DOPO LA SPARATORIA. Le indagini sul duplice tentato omicidio di domenica sera
Intanto i sindacati attaccano e la Sbrollini interroga Maroni
Mercoledì 03 Agosto 2011 CRONACA, pagina 10 “Il Giornale di Vicenza”
«Non ho la più pallida idea di costa stava succedendo quella sera a borgo Casale. Fra l’altro, mi dite voi che quella strada si chiamava così, perchè io ero arrivato a Vicenza domenica mattina e la città non la conoscevo. Come non conosco nessuno degli altri albanesi finiti in ospedale. No, ve lo giuro, mai visti».
Ieri il pubblico ministero Barbara De Munari e i detective della squadra mobile della questura hanno interrogato a lungo Femil Sazan, 32 anni, cittadino albanese clandestino in Italia. L’immigrato è il terzo ferito della drammatica sparatoria di domenica: un colpo di pistola l’aveva raggiunto alla mano destra, ed è stato operato. Ieri, visto che le sue condizioni lo consentivano, gli inquirenti hanno deciso di raccogliere la sua versione dei fatti per chiarire la dinamica del duplice tentato omicidio ma quanto ha dichiarato, sempre che corrisponda al vero, non sarebbe stato di grande utilità all’inchiesta.
«Io Robert Bajrami e Emanuel Demaj non li ho mai visti nè mai sentiti nominare», ha subito spiegato. Eppure gli agenti erano convinti che si fosse recato con Bajrami sotto casa di Demaj per dargli una lezione, se non per ucciderlo.
«Io stavo camminando da solo, per i fatti miei, e non ho assistito alla sparatoria. Ho udito dei rumori, mi chiedevo cosa stesse accadendo quando ho sentito un forte calore alla mano. Mi sono guardato e ho visto sangue, e istintivamente sono scappato. Ho raggiunto un bar (la pasticceria Ricci vicino allo stadio, ndr), dove poco dopo è arrivata la polizia che mi ha accompagnato in ospedale».
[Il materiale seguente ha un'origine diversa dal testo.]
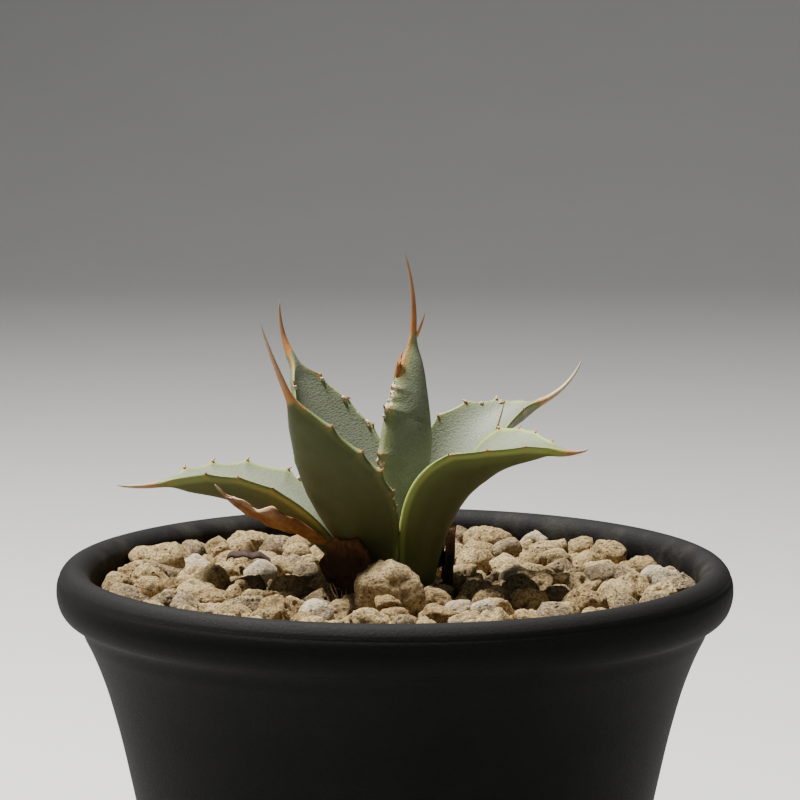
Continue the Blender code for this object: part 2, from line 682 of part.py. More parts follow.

E al S. Bortolo Sazan è tornato, dopo l’interrogatorio. Non è escluso che i poliziotti del vicequestore Michele Marchese prendano dei provvedimenti nei suoi confronti, ma al momento non ci sarebbero testimonianze tali da sconfessare il suo racconto.
Gli altri due feriti, Emanuel Demaj e Robert Bajrami, sono infatti ancora in rianimazione. Se la caveranno ma sono sedati e prima di sentirli gli inquirenti dovranno attendere ancora qualche giorno. Come pure non si hanno notizie del quarto uomo, colui che ha accompagnato Demaj in ospedale con un’auto scura prima di sparire (verosimilmente armato) nel nulla. E non sono state trovate nemmeno le due pistole semiautomatiche che mancano all’appello. È chiaro che le testimonianze dei feriti gravi saranno decisive.
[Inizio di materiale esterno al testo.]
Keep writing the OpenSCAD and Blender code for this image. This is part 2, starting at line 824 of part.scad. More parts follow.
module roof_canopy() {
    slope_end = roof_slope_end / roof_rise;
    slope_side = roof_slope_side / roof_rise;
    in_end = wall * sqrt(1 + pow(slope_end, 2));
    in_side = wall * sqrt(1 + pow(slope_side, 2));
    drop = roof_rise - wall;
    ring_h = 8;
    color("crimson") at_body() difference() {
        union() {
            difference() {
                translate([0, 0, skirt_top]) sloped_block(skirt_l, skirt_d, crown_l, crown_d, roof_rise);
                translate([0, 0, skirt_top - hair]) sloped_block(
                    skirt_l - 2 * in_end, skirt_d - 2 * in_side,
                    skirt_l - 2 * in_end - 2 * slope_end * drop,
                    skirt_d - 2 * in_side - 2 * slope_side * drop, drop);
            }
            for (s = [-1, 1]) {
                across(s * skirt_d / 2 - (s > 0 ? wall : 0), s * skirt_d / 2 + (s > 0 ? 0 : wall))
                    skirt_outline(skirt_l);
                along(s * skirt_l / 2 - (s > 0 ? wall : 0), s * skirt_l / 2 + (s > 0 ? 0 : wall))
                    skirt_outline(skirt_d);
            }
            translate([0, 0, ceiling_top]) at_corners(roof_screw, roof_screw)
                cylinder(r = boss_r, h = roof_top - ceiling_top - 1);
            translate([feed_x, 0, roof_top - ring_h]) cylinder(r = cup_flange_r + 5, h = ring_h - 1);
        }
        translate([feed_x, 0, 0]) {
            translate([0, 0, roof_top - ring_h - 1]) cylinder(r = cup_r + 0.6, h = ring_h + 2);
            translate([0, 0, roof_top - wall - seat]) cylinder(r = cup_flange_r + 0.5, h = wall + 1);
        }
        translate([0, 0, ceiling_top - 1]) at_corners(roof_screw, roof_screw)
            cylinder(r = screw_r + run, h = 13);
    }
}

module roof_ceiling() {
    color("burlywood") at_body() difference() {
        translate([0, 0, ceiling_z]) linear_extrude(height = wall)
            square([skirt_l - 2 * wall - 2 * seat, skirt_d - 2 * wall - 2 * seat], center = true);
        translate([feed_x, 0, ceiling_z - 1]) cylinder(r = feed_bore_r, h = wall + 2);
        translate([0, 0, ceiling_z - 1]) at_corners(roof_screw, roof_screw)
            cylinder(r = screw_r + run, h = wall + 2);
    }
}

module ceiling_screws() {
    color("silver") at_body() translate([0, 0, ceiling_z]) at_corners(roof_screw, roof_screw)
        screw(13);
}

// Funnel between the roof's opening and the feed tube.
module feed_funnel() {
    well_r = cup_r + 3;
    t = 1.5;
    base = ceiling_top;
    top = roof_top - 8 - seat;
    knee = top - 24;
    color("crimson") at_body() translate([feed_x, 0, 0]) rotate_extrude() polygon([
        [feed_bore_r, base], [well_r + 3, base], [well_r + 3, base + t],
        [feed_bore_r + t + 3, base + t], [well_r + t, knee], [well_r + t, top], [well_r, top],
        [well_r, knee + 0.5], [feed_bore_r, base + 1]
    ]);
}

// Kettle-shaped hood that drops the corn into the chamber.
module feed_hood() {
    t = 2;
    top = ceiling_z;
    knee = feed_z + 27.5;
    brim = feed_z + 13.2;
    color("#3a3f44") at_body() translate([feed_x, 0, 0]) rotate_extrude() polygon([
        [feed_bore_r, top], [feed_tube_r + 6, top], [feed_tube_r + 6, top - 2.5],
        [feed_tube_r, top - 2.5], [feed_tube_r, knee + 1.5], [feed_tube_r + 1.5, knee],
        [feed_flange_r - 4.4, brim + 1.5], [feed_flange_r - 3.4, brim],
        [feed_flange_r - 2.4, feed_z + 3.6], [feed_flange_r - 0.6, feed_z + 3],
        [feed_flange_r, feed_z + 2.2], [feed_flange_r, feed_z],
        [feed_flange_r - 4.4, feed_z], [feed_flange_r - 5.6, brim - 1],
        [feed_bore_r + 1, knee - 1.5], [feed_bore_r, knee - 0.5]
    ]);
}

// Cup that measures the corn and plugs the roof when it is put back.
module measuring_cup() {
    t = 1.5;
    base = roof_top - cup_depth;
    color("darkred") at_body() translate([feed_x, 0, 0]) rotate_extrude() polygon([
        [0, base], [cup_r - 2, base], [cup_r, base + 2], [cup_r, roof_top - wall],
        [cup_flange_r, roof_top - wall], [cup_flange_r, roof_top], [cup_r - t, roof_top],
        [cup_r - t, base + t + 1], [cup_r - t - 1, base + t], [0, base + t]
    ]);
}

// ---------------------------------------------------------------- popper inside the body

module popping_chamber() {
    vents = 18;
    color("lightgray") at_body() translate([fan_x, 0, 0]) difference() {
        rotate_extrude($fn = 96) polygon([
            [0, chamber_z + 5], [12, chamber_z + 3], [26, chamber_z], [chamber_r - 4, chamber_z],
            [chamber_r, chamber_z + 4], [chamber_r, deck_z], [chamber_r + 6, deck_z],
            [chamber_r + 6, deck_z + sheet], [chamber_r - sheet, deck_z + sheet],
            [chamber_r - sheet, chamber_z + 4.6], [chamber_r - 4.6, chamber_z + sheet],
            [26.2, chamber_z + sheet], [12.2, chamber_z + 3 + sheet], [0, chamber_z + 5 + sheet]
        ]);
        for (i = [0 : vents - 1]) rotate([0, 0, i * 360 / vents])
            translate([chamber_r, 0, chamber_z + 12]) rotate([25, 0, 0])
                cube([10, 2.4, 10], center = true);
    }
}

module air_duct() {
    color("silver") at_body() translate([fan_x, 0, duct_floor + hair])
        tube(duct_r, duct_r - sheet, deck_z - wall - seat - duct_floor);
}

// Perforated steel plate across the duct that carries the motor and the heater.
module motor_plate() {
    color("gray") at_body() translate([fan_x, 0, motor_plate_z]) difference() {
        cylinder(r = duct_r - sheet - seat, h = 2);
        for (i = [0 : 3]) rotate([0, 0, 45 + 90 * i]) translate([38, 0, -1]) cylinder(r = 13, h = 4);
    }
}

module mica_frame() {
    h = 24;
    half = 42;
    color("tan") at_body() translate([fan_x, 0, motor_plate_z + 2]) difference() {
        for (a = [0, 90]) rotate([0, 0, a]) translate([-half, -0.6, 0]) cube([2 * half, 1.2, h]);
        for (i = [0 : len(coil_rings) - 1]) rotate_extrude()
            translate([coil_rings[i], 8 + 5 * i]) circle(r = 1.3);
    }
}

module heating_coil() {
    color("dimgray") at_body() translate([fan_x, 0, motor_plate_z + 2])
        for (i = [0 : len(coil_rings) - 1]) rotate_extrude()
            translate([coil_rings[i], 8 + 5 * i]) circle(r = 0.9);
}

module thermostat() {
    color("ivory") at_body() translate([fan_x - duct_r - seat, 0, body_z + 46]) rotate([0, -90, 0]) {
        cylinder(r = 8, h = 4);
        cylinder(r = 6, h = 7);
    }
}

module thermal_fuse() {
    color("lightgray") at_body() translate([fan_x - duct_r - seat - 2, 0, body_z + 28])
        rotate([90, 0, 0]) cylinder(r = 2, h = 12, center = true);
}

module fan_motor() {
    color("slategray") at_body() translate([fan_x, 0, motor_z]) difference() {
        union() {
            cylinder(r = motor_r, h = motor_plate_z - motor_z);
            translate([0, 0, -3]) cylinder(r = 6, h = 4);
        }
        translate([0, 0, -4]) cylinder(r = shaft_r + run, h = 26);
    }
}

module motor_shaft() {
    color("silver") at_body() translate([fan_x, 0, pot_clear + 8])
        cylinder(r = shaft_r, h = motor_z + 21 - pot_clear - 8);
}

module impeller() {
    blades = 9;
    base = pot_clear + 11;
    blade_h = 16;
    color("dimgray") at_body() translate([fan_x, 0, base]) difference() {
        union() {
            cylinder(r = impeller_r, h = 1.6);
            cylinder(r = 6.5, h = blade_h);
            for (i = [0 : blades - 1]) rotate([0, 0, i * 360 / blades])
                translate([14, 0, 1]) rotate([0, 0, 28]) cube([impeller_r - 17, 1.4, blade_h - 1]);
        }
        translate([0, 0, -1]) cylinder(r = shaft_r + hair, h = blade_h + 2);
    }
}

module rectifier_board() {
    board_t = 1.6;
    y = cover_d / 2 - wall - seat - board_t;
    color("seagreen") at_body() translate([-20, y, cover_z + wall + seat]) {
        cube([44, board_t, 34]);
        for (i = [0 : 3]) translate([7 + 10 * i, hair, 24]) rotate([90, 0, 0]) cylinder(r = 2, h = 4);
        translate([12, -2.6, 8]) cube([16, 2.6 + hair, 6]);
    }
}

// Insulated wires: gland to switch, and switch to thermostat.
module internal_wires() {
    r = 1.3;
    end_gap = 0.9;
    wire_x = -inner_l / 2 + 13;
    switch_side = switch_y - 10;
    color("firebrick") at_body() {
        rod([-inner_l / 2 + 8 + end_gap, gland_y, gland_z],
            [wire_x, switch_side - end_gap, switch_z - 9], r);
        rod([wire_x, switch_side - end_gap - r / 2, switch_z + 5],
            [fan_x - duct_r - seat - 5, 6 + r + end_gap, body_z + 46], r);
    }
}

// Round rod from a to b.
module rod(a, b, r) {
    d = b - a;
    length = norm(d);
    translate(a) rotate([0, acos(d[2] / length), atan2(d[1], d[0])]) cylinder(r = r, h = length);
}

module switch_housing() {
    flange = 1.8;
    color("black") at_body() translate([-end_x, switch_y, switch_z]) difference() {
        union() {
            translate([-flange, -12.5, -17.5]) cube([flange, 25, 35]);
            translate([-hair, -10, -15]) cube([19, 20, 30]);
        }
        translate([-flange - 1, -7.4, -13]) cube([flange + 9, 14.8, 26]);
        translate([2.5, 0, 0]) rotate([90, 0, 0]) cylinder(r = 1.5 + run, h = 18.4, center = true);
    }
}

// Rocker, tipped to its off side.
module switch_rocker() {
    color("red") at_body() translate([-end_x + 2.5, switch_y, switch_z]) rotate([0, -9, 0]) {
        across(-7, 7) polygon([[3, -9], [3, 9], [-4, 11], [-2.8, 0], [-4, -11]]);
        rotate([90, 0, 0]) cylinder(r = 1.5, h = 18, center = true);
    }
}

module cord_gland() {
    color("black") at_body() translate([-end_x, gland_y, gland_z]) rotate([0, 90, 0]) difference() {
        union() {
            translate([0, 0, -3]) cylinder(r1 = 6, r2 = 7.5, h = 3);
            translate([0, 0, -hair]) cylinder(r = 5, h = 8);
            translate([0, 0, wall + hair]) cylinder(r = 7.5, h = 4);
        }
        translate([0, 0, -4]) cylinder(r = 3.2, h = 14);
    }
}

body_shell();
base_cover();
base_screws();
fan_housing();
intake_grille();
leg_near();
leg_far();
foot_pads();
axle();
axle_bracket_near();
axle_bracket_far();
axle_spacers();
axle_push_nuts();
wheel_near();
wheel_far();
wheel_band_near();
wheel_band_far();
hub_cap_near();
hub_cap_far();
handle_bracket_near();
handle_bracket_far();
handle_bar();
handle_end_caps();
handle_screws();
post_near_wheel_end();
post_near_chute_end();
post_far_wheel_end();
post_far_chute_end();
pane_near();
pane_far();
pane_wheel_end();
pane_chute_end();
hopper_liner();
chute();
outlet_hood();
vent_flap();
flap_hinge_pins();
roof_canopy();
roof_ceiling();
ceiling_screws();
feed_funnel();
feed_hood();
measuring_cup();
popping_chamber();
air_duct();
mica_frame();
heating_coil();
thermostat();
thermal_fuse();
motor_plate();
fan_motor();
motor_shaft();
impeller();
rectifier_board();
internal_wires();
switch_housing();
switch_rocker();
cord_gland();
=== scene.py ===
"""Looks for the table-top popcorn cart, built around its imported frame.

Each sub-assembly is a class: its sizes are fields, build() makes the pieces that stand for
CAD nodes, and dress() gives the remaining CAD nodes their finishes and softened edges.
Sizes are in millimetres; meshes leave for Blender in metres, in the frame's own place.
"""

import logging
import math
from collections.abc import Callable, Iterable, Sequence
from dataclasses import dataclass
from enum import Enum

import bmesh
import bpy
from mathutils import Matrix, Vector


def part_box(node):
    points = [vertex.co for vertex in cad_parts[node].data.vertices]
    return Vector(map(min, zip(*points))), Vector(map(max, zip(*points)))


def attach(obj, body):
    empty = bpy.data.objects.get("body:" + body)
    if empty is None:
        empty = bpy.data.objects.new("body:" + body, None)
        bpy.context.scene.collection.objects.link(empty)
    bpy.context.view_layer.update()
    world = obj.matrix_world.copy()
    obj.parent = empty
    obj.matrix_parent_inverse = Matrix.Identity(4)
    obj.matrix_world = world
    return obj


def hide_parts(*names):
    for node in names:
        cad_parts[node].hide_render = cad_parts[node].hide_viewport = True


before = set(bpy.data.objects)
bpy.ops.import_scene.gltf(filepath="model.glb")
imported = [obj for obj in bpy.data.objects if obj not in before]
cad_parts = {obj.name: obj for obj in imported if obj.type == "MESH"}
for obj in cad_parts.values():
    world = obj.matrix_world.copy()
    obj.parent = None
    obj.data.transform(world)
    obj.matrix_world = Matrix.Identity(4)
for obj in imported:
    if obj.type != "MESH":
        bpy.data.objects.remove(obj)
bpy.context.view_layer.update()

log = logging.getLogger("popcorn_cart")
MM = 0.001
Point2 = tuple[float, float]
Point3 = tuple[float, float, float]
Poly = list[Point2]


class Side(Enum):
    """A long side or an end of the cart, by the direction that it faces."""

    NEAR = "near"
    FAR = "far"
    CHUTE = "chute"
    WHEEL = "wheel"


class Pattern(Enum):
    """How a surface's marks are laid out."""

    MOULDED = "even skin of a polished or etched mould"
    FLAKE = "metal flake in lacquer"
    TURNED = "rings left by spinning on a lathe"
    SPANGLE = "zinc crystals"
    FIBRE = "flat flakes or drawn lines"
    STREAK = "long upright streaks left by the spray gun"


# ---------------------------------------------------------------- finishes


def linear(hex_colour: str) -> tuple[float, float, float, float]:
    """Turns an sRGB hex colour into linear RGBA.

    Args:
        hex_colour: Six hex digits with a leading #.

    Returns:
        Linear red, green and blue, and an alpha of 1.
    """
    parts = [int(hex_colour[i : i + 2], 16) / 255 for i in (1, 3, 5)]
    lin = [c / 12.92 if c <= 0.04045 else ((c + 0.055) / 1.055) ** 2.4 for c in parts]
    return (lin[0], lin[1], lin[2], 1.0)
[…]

Ieri, intanto, sulla sparatoria di borgo Casale sono tornati ad intervenire i sindacati di polizia. Siulp e Sap, in una nota congiunta firmata dai segretari provinciali Roberto Meridio e Oscar Acciardi, osservano che la scelta del ministero dell’Interno di inviare a Vicenza i baschi verdi è «insufficiente», perchè «resteranno un periodo limitato». I sindacalisti plaudono all’intervento del sindaco Variati di aumentare gli organici «per portare Vicenza ad essere equiparata ad altre realtà venete, unica soluzione per riportare la sicurezza a livelli accettabili. Troppo facile per il ministro liquidare la situazione avallando una soluzione che per lui è a costo zero».
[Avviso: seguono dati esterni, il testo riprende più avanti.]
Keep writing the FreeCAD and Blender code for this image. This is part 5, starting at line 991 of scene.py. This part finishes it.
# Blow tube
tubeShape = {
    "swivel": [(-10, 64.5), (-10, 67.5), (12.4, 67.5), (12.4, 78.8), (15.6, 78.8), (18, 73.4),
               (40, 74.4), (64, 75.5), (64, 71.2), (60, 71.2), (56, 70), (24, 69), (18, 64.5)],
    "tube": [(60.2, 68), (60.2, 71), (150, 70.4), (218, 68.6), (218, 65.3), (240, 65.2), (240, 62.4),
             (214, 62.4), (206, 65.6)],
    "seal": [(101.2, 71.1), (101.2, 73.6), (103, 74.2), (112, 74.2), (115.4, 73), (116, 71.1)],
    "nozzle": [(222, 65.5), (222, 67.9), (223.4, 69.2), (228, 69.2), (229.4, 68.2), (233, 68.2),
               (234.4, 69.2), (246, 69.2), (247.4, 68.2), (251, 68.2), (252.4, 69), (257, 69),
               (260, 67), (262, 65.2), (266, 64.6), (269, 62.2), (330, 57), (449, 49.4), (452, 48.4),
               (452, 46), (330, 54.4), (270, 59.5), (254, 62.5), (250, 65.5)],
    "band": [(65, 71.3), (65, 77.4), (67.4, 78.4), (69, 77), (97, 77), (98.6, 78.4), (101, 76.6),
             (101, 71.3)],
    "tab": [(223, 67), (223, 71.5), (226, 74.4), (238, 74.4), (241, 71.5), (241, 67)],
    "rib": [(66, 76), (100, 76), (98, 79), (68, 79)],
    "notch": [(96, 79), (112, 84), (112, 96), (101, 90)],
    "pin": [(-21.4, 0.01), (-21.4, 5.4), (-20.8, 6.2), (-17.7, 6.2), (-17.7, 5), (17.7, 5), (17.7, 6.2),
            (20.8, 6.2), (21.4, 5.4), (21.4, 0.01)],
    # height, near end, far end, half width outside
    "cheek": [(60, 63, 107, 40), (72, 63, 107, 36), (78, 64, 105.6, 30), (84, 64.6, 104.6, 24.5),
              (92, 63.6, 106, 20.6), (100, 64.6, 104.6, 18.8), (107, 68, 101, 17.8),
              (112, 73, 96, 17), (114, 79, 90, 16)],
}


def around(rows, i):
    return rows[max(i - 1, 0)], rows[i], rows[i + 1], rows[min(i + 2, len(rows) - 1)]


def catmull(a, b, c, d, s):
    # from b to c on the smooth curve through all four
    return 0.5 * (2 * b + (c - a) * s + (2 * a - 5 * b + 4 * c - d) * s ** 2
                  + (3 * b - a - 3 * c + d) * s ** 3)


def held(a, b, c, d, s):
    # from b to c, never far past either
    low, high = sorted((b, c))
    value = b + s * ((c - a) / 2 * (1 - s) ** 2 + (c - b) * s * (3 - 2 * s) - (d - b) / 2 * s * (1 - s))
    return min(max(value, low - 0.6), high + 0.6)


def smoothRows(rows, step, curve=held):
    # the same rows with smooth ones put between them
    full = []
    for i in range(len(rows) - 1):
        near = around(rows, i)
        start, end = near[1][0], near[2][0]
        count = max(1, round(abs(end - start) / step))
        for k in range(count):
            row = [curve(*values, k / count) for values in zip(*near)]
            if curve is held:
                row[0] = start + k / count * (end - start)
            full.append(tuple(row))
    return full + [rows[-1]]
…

Ancora più dura la reazione del Silp-Cgil: «Contro la criminalità mancano risorse di ogni genere, e non si sa per quanto tempo rimarrà a Vicenza il personale aggregato. Nelle ultime assegnazioni nessun uomo è stato destinato a Vicenza».
Ieri l’onorevole vicentina del Pd Daniela sbrollini ha inviato un’interrogazione al ministro Roberto Maroni sulla sparatoria di borgo Casale, in cui fa riferimento alla «sofferenza cronica della questura vicentina». «Chiedo – scrive sbrollini – se il ministero stia valutando una riclassificazione della questura alla luce dei carichi di lavoro e dei fatti di cronaca, se ritiene consona l’attuale pianta organica e quali siano i criteri adottati per le assegnazioni». D.N.